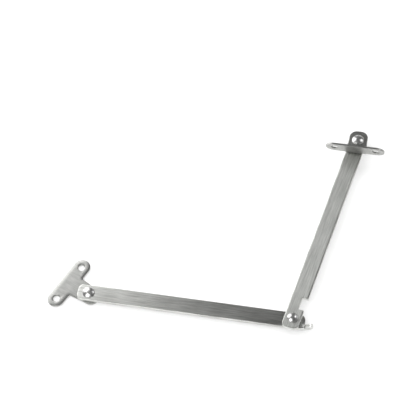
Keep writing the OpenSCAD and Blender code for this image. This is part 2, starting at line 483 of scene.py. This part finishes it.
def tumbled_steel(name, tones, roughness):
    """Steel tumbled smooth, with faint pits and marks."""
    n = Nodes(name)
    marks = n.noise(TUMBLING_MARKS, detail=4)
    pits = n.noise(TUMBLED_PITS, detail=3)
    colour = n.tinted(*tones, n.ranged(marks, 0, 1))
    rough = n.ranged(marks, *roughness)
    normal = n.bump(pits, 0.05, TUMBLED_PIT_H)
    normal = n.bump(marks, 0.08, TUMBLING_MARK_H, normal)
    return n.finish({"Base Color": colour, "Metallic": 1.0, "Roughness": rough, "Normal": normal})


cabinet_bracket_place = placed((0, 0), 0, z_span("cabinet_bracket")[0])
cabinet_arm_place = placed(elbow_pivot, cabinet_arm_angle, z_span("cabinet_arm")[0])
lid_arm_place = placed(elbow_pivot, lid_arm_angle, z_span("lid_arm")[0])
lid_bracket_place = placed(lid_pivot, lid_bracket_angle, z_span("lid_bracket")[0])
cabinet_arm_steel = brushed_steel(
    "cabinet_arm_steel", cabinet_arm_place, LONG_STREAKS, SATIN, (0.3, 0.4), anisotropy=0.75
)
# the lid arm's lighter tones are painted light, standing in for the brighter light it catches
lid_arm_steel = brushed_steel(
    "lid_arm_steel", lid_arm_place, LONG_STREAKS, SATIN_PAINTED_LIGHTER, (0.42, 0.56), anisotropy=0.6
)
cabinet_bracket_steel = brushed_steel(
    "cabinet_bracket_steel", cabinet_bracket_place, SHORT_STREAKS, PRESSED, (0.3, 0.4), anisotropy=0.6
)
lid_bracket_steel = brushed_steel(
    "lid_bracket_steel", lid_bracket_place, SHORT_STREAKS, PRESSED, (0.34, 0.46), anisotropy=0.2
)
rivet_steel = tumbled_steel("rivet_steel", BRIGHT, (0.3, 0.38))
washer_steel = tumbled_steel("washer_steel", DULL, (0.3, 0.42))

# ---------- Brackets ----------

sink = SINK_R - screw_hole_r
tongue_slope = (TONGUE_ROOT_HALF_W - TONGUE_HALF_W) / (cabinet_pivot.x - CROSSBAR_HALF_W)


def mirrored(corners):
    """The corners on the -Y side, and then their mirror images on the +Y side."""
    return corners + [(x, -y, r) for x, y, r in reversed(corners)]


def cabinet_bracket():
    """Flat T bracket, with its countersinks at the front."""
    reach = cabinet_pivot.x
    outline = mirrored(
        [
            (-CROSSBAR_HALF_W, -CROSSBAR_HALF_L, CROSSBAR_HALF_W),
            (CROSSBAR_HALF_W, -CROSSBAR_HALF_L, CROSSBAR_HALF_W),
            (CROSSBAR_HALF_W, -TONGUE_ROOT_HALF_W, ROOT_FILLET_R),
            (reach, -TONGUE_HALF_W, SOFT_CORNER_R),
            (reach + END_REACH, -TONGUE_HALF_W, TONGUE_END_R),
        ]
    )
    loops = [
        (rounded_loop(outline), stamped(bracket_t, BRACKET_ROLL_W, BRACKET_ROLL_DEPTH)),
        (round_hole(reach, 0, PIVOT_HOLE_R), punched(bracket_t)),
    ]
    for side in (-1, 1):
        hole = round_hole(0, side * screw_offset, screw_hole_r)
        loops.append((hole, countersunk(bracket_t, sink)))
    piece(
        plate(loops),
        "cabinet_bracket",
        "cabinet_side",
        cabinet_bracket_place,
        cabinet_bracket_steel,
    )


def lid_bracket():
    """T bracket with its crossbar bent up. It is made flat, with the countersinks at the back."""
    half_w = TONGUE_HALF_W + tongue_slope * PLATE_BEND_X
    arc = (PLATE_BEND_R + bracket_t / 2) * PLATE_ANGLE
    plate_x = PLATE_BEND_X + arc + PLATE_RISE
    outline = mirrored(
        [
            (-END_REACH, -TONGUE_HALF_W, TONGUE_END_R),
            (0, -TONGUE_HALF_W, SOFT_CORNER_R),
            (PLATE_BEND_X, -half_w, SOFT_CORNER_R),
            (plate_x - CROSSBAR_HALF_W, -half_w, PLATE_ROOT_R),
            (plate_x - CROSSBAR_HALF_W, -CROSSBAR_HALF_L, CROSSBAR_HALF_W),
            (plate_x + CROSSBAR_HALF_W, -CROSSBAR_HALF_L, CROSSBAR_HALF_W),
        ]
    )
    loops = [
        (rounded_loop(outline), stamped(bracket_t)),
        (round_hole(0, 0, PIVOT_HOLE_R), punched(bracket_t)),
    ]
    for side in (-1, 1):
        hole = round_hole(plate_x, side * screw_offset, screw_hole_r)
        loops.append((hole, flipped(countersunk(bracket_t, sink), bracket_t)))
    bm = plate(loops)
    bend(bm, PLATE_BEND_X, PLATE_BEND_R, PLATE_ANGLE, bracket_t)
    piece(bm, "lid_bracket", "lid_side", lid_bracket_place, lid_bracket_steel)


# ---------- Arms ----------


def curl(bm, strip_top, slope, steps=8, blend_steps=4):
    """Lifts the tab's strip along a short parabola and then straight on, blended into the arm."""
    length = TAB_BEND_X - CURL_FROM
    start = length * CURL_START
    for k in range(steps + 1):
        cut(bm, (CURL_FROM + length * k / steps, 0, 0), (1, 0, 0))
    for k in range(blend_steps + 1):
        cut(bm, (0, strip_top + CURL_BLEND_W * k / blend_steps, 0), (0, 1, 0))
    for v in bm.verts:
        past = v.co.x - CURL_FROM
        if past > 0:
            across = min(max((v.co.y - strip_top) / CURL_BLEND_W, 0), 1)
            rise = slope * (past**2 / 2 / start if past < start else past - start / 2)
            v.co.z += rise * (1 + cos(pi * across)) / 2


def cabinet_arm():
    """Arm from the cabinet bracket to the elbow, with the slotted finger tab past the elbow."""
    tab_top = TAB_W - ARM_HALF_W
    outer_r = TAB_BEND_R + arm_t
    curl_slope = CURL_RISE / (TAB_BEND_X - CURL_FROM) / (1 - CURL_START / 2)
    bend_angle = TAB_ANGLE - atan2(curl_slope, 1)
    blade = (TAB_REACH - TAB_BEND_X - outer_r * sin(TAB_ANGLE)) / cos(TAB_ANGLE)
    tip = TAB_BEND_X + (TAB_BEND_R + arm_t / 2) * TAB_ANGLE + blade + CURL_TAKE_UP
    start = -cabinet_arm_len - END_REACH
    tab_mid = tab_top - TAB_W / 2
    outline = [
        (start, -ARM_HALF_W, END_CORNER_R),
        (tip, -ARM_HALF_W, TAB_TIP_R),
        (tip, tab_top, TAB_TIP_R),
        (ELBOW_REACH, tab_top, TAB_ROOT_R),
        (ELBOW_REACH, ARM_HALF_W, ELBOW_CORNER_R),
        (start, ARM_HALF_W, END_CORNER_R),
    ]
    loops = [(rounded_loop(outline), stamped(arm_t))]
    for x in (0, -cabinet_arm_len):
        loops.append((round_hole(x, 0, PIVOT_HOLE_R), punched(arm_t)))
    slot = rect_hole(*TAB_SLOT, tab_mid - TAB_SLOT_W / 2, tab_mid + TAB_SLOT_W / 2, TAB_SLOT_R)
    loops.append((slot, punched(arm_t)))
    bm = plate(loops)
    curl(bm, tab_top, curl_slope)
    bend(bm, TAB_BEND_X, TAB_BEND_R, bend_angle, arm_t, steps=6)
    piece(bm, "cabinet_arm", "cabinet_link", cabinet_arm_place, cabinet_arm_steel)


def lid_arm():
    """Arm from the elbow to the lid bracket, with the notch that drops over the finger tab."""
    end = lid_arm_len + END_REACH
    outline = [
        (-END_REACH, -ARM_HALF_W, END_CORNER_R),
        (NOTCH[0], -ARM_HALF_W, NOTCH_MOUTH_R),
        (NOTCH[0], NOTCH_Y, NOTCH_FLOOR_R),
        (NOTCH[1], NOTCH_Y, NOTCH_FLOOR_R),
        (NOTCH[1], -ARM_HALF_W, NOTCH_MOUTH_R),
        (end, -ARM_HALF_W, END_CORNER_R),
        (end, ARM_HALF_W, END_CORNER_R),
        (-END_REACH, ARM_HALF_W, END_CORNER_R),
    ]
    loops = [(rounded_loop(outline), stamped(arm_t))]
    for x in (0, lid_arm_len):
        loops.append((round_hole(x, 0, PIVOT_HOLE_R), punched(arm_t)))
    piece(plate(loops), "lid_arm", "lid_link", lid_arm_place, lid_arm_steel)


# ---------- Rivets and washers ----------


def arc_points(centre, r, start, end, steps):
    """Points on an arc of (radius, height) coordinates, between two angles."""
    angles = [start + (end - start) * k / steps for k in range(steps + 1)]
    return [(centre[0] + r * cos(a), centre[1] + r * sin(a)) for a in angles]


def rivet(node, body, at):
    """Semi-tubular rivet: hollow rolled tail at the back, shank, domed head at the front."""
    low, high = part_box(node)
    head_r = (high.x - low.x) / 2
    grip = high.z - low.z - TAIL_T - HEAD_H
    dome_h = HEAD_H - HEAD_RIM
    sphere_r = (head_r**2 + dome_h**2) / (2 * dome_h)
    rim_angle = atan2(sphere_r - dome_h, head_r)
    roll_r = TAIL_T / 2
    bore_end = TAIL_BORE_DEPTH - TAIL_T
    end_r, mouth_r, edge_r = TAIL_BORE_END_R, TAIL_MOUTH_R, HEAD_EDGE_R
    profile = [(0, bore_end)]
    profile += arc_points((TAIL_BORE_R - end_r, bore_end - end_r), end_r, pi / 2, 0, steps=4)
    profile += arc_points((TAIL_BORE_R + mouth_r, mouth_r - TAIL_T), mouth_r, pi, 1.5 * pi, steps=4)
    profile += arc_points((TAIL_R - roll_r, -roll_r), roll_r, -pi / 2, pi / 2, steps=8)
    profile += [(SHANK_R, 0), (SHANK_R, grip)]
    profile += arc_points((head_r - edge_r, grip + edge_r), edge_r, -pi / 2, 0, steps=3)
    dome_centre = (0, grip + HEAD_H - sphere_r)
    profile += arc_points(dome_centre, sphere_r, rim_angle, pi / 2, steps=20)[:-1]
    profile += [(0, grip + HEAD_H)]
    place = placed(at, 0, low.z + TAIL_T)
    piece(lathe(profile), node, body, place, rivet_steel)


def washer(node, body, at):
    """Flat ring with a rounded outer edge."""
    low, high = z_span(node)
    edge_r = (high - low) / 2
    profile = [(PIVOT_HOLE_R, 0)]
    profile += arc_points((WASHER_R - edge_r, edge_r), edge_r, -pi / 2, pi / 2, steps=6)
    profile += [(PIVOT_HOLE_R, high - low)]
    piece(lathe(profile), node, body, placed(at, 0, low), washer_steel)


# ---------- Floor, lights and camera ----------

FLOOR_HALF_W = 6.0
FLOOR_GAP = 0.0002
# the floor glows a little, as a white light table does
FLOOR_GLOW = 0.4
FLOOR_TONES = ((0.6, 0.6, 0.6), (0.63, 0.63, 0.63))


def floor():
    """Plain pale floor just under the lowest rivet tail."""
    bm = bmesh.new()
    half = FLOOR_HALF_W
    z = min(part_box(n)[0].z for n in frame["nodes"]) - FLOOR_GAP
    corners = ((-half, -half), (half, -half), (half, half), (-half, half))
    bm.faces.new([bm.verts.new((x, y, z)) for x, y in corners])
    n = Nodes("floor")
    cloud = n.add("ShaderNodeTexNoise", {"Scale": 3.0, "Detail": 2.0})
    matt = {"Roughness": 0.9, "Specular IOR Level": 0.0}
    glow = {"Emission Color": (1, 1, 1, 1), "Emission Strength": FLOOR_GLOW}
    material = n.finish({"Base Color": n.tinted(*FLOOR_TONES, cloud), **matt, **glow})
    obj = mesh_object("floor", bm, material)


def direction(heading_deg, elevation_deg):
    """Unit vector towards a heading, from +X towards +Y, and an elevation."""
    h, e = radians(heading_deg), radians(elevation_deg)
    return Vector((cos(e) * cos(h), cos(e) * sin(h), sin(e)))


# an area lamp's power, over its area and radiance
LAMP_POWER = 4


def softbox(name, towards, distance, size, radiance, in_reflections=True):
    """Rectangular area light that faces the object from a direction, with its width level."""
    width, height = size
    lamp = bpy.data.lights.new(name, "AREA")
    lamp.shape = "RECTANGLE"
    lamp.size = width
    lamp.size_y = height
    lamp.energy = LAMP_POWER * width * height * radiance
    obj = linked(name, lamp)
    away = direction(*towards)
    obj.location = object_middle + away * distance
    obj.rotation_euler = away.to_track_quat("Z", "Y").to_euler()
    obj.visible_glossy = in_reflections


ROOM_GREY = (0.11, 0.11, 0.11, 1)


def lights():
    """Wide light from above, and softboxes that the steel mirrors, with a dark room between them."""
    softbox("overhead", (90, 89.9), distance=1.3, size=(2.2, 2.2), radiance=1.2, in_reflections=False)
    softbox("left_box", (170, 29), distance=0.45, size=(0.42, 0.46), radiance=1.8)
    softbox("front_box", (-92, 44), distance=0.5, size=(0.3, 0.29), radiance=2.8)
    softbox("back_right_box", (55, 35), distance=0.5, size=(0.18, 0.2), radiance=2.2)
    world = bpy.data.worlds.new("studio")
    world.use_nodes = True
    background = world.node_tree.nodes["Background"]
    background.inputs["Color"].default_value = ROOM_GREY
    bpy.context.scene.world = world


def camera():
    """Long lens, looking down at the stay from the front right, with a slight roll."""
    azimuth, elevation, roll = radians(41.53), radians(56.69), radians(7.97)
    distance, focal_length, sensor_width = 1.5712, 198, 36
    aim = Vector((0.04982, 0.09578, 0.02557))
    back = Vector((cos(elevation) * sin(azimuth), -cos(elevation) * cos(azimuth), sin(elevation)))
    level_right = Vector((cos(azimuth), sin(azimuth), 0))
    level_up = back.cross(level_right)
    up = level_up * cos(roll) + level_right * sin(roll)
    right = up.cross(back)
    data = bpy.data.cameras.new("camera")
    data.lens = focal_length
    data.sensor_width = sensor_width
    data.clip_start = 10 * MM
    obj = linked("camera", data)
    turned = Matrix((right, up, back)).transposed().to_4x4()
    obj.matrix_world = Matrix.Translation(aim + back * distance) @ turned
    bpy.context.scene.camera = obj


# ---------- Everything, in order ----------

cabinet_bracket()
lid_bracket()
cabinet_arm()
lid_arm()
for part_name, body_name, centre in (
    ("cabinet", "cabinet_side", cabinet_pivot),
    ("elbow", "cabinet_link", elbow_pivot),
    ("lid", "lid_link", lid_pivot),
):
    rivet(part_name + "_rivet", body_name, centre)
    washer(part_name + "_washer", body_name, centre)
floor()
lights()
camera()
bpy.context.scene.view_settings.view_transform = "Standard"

======

**WRITTEN PROBLEM:** Copy all lines above containing the string "scene".

**SOLUTION TO THE PROBLEM:**
Keep writing the OpenSCAD and Blender code for this image. This is part 2, starting at line 483 of scene.py. This part finishes it.
    bpy.context.scene.world = world
    bpy.context.scene.camera = obj
bpy.context.scene.view_settings.view_transform = "Standard"